17 tahun 2003 yang menyatakan batas rasio hutang terhadap PDB adalah 60% dan
batas defisit adalah 3% dari PDB. Karena patokannya adalah undang-undang, tentu
banyak yang legah dengan angka-angka ini. Namun bagaimana Debt To GDP Ratio itu bekerja? Dan apakah ada hubungannya ke
likuiditas dan kemampuan negara dalam melunasi Hutang (Bunga dan Pokok)?
Jika
dilihat dari pengertiannya Produk Domestik Bruto (PDB) adalah nilai pasar semua barang dan jasa yang
diproduksi oleh suatu negara pada periode tertentu. PDB digunakan untuk
mengukur pertumbuhan ekonomi suatu negara
dengan cara melihat persentase kenaikan PDB tahun sebelumnya dengan PDB
tahun berjalan (Tahun ini). PDB ini seharusnya sedikit banyak bisa
merepresentasikan penerimaan negara. Untuk itu penting diketahui berapa rasio
penerimaan negara (Baik migas dan Non migas atau Pajak dan Pendapatan diluar
pajak). Berdasarkan data, pendaptan negara tahun 2016 adalah sebesar 1.551,8
Triliun rupiah dan hutang Pemerintah per akhir 2016 adalah sebesar 3.466
triliun rupiah. Jika dipersentasekan, rasio pendapatan negara terhadap hutang
pemerintah adalah sebesar 44%. Jika awa yang melihatnya angka ini cenderung
besar dan aman. Namun pendapatan sebesar 1.551,8 triliun itu tentu masih
mengalami defisit untuk belanja selama satu tahun (defisit tahun 2016 Rp 307,7
triliun). Analogi sederhananya begini, anda pengusaha (perseorangan) yang
berpenghasilan Rp 44 juta pertahun memiliki hutang sebesar Rp 100 juta (plus
Bunga). Mungkin ada yang berfikir itu hal yang biasa, jika dilihat penghasilan
3-5 tahun bisa melunasi hutang tersebut. Namun kasusnya anda adalah pangusaha
perseorangan yang segala modal operasinya berasal dari kantong anda sendiri. Tentu
penghasilan 44 juta tersebut anda alihkan lagi ke modal usaha untuk ekspansi
dengan harapan bisa menambah pendapatan. Nah, karena pendapatan anda sebagian
tergerus untuk membayar bunga hutang maka dana untuk modal pun berkurang
sehingga anda memilih untuk berhutang untuk menutupi kekurangan biaya
operasional usaha anda. Begitulah secara garis besar keadaan negara kita
sekarang. Pertanyaannya, kapan hutang-hutang itu bisa lunas? Atau lebih
tepatnya, Apakah hutang-hutang itu bisa lunas?
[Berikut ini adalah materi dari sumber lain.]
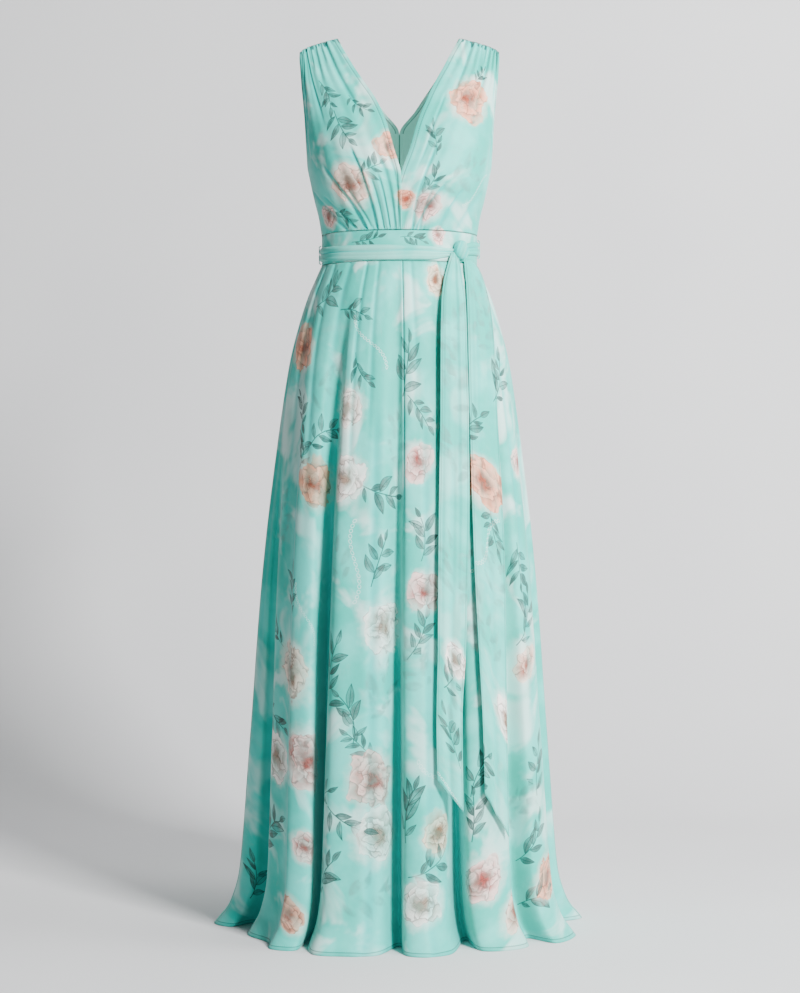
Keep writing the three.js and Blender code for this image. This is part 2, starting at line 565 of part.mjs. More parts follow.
/** A thread loop over the belt at a side seam. */
function beltLoop(name, turn) {
  const middle = (beltPlace(turn, 0).drop + beltPlace(turn, 1).drop) / 2;
  const foot = LOOP.thick;
  const outline = [
    [-LOOP.tall / 2, ON_CLOTH], [-LOOP.tall / 2, ON_CLOTH + foot], [-LOOP.tall / 2 + foot, LOOP.stand],
    [LOOP.tall / 2 - foot, LOOP.stand], [LOOP.tall / 2, ON_CLOTH + foot], [LOOP.tall / 2, ON_CLOTH],
  ];
  const inward = [
    [-LOOP.tall / 2 + foot, ON_CLOTH], [-LOOP.tall / 2 + foot, ON_CLOTH + foot / 2],
    [-LOOP.tall / 2 + foot, LOOP.stand - SEWN_THICKNESS / 2],
    [LOOP.tall / 2 - foot, LOOP.stand - SEWN_THICKNESS / 2],
    [LOOP.tall / 2 - foot, ON_CLOTH + foot / 2], [LOOP.tall / 2 - foot, ON_CLOTH],
  ];
  const halfTurn = THREE.MathUtils.radToDeg(LOOP.wide / 2 / WAIST_DEEP);
  const strip = (edge) => edge.map(([below, out]) => [-halfTurn, halfTurn].map((side) => (
    waistPoint(turn + side, middle + below, out)
  )));
  return piece(name, solidBetween(strip(outline), strip(inward), false), DEEP_AQUA);
}

const overFront = {
  neck: NECK_OVER, gathers: GATHERS_OVER, columns: FRONT_COLUMNS, hand: -1, back: false,
};
const underFront = {
  neck: NECK_UNDER, gathers: GATHERS_UNDER, columns: FRONT_COLUMNS, hand: 1, back: false,
};
const back = { neck: NECK_BACK, gathers: GATHERS_BACK, columns: BACK_COLUMNS, back: true };

const group = new THREE.Group();
group.name = 'maxi_dress';
group.add(
  bodicePanel('bodice_front_right', overFront, AQUA),
  bodicePanel('bodice_front_left', underFront, AQUA),
  bodicePanel('bodice_back_right', { ...back, hand: -1 }, DEEP_AQUA),
  bodicePanel('bodice_back_left', { ...back, hand: 1 }, DEEP_AQUA),
  waistbandPart('waistband_front', -90, 90),
  waistbandPart('waistband_back_left', 90, 180),
  waistbandPart('waistband_back_right', 180, 270),
  ...skirtPanels([
    { name: 'skirt_front', first: 'left side ridge', last: 'right side ridge', colour: AQUA },
    { name: 'skirt_back_left', first: 'right side ridge', last: 'centre back', colour: DEEP_AQUA },
    { name: 'skirt_back_right', first: 'centre back', last: 'left side ridge', colour: DEEP_AQUA },
  ]),
  sashBelt(),
  sashKnot(),
  sashTail('sash_tail_left', TAIL_LEFT, TAIL_LEFT_SHORT),
  sashTail('sash_tail_right', TAIL_RIGHT, TAIL_RIGHT_SHORT),
  beltLoop('belt_loop_right', -90),
  beltLoop('belt_loop_left', 90),
);

export default group;
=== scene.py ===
import logging
import math
from dataclasses import dataclass, field
from enum import Enum
from typing import Any, NamedTuple, Optional, Sequence

import bpy
import numpy as np
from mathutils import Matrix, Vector


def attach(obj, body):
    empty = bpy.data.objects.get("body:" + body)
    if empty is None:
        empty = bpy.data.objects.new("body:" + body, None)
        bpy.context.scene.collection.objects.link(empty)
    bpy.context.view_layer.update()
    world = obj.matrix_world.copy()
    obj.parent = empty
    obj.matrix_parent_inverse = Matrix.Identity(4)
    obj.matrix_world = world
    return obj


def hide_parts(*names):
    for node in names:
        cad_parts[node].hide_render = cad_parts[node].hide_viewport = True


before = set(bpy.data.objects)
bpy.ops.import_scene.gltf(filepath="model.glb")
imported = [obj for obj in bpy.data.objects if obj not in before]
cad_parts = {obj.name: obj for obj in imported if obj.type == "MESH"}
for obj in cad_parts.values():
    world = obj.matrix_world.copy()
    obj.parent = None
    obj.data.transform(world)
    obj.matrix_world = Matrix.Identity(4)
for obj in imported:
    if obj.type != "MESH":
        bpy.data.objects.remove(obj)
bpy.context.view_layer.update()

LOG = logging.getLogger("maxi_dress")
METRES = 0.001

SHELL = 0.9
TAIL_SHELL = 0.7
SEAM = 0.3
ON_CLOTH = 0.4
WAIST_DROP = 318.0
SKIRT_DROP = 368.0
HEM_DROP = 1442.0
WAIST_HALF = 127.5
WAIST_DEEP = 92.0
BUST_PART = 0.4
HIGH_PART = 0.82
UNDERARM_PART = 0.58
BACK_NECK_PART = 0.47
WAIST_CROWDING = 0.9
CROWDING_BEND = 2.2
TUCK_EASES = 0.11
TUCK_ENDS = 0.32
FOLD_GROWTH = 0.75
EDGE_BAND = 6.0
HEM_TURN = 5.0
SEAM_REACH = 2.0
SASH_TURN = 3.5
FOOT_SHADE = 0.46
FAR = 99.0
OUTSIDE_MOTIF = 9.0
MOTIF_REACH = 1.3
OFF_CLOTH = 0.6
OFF_TAIL = 6.0
ROSE_LAYERS = 2
LEAF_LAYERS = 3
STEM_LAYERS = 2
STEM_BEND = 0.7
SOFT_SPRAY = 1.0
FIRST_STITCHED_ROW = 3
LAST_NECK_ROW = 74
LAST_BACK_NECK_ROW = 50
LAST_ARMHOLE_ROW = 58


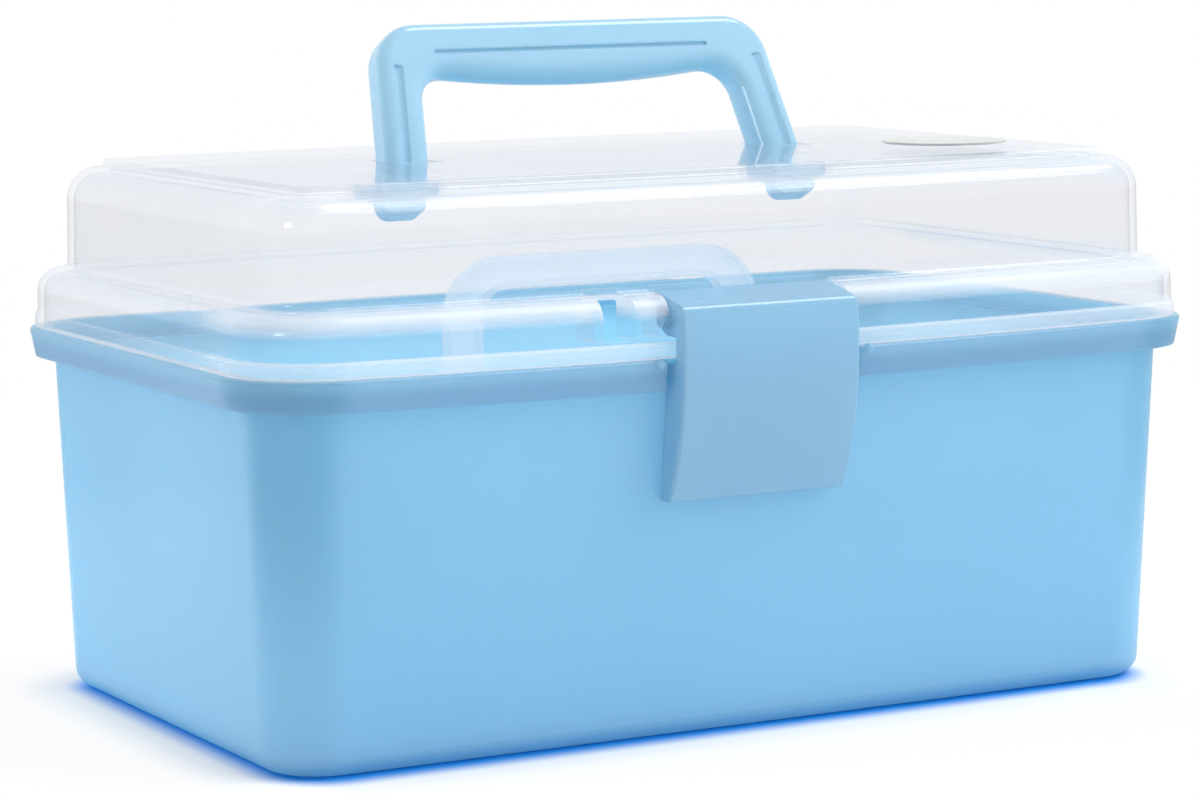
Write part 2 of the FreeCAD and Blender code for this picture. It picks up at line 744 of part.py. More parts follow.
def arch_face(inwards):
    """The arch's outline, legs down, set in by a distance from its edges, as a face in the plane Y = 0."""
    floor = shelf_top + tray_seat_gap - tray_depth + tray_wall
    low = floor + tray_spine_height - socket_depth
    half = arch_width / 2 - inwards
    high = arch_top - inwards
    outer_round = arch_outer_round - inwards
    inner_half = arch_width / 2 - arch_leg + inwards
    inner_high = arch_top - arch_band + inwards
    inner_round = arch_outer_round - arch_band + inwards
    bend = math.sqrt(0.5)

    def corner(x, z, radius, side):
        """An arc that turns a leg at x into a top at z."""
        centre = Vector(side * (x - radius), 0, z - radius)
        start = centre + Vector(side * radius, 0, 0)
        middle = centre + Vector(side * radius * bend, 0, radius * bend)
        return start, middle, centre + Vector(0, 0, radius)

    left, right = corner(half, high, outer_round, -1), corner(half, high, outer_round, 1)
    in_left, in_right = corner(inner_half, inner_high, inner_round, -1), corner(inner_half, inner_high, inner_round, 1)
    foot = [Vector(x, 0, low) for x in (-half, half, inner_half, -inner_half)]
    return Part.Face(Part.Wire([
        Part.makeLine(foot[0], left[0]),
        Part.Arc(*left).toShape(),
        Part.makeLine(left[2], right[2]),
        Part.Arc(*reversed(right)).toShape(),
        Part.makeLine(right[0], foot[1]),
        Part.makeLine(foot[1], foot[2]),
        Part.makeLine(foot[2], in_right[0]),
        Part.Arc(*in_right).toShape(),
        Part.makeLine(in_right[2], in_left[2]),
        Part.Arc(*reversed(in_left)).toShape(),
        Part.makeLine(in_left[0], foot[3]),
        Part.makeLine(foot[3], foot[0]),
    ]))


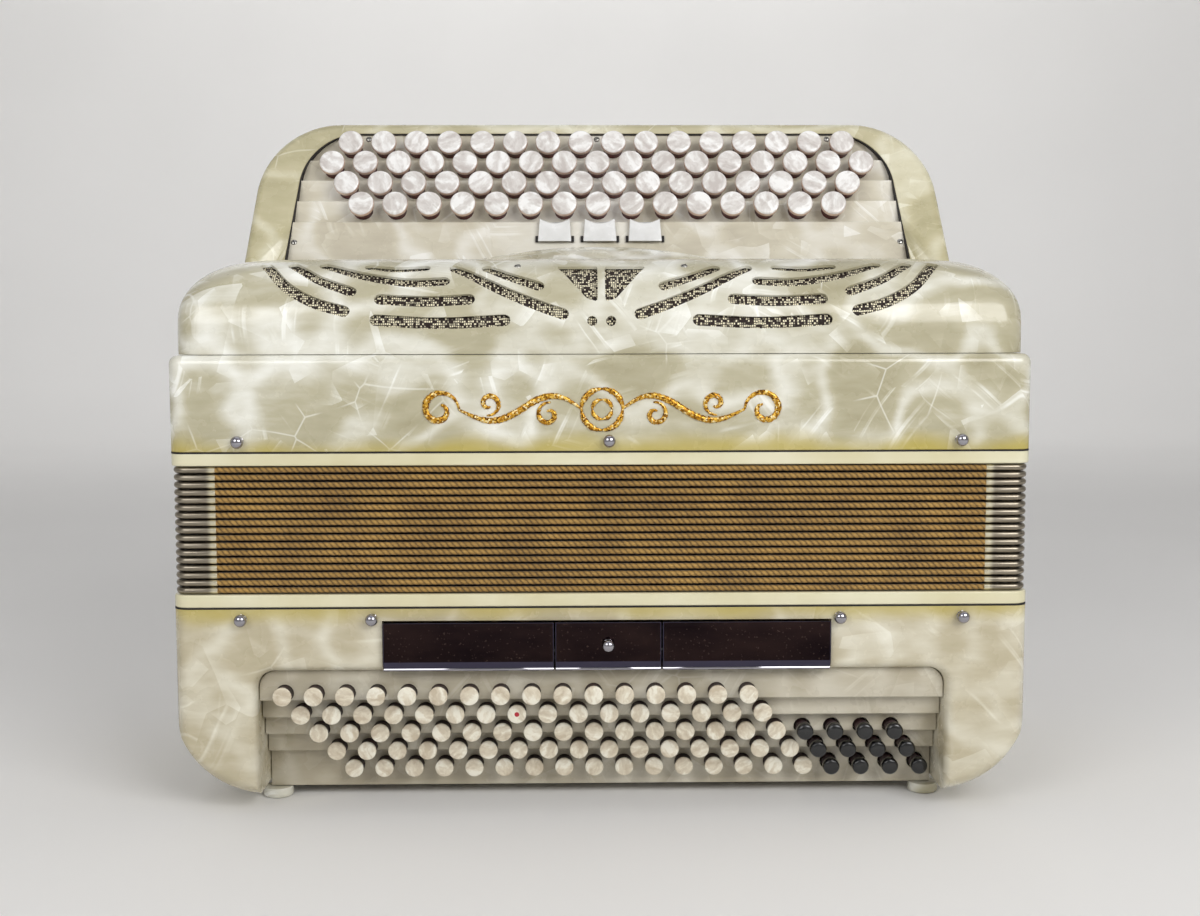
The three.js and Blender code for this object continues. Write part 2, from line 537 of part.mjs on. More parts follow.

Kembali ke topik Debt to GDP Ratio, untuk mengetahui keakuratan rasio ini perlu
diketahui rasio Penerimaan negara terhadap PDB, apakah cukup representatif
untuk dijadikan acuan dan tolak ukur keamanan tingkat hutang suatu negara. PDB
Indonesia tahun 2016 atas dasar harga berlaku adalah sebesar Rp 12.406,8
triliun. Jika dipersentasekan, rasio pendapatan negara terhadap PDB tahun 2016
adalah sebesar 12,5%. Jadi bisa dilihat, Rasio Hutang Terhadap PDB sebenarnya
tidak cukup layak untuk dijadikan acuan aman atau tidaknya posisi hutang negara
kita.
Itulah sedikit penjelasan mengenai rasio yang
sering diberikan oleh Ibu Menteri Sri Mulyani, ada baiknya kita cari kebenaran
dari suatu informasi terlebih dahulu sebelum memutuskan untuk mengafirmasi
informasi tersebut.
NB : rasio-rasio dan
perbandingan di atas adalah rasio yang saya fikir akan berhubungan dengan
konsep Debt to GDP Ratio. Untuk lebih
lengkapnya bisa dicari-cari hubungan rasio-rasio itu dalam karya-karya tulis
ilmiah, karena saya sendiri belum mencarinya.lol.
Tulisan ini masih sangat general, perlu dicari lagi data yang
lebih lengkap seperti komposisi Hutang pemerintah, BUMN dan swasta, rasio-rasio
hutang di negara-negara lain (terutama G-20), komposisi PDB, dll.